By Jay Fahn, Senior Vice President, First Eagle Bank
From Lincoln Park to Hinsdale, from South Shore to Highland Park, construction crews are busy again with spec condos, office space and residential tear-downs, all with full expectations that buyers will appear. While developer optimism may be justified – we’re in the hottest commercial property market since the bust in 2007 – there are fresh concerns that if we’re not careful, Chicago real estate is poised to overheat. And imagination alone won’t save us from the negative consequences.
As on that magical Iowa cornfield turned baseball diamond, real estate is a team sport requiring lenders, developers, realtors, buyers and sellers to consider the big picture. The Great Recession reminded us how quickly “irrational exuberance” or “teardown fever” can turn ugly and then disastrous for players and spectators alike.
So, are we experiencing a robust recovery and healthy growth? Or are we slipping back into those former destructive habits? Recent history, in this case the housing bubble and credit crisis, is not always a foolproof guide to the future, but it should never be far from our collective memories.

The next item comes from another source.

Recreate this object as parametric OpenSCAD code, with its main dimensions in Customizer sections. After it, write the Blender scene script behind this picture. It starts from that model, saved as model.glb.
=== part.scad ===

Here are three current trends in the Chicago real estate market worth keeping in mind:
- Higher leverage-Following the housing bubble burst, many borrowers had to practically sell their souls to secure bank financing. Now, some lenders are offering loan advance rates up to and beyond 80 percent. When combined with limited or no personal recourse, low interest rates, and longer amortization borrowers have minimal “skin in the game,” and the market will then be well into “bubble territory” again.
- Cheap money – Demand for multi family properties, single-family homes, condos, loft office buildings, and hospitality developments is up and cap rates are down. Record prices are being paid for multifamily properties, loft offices and land. A recent story in the Chicago Tribune cites the case of three adjacent single family homes in Lincoln Park, each of which sold for over $1 million, where the buyer knocked them down to build a home on the triple lot. And this isn’t the only such instance. Most realtors point to cheap money as driving this trend, which in turn attracts more buyers (many of them inexperienced) which then results in overpaying for assets and which then drives prices even higher, creating an even bigger “bubble.”
- Longer amortization-Lower principal payments on amortizing loans means debt remains high and equity low. Combined with higher leverage, borrowers become even more vulnerable to rising property taxes and operating costs. There is less protection for the borrower against tightening credit markets and growing refinance risk, especially if the “bubble” bursts.
With the economy still struggling to recover, all participants should get a reasonable good deal: buyers, sellers, lenders and realtors. Perhaps we should remember that the real estate market is not a Field of Dreams, but rather, a roster of real-world players who all benefit from steady growth in the real estate sector where price and value are aligned. Because if the market tanks again, we all lose.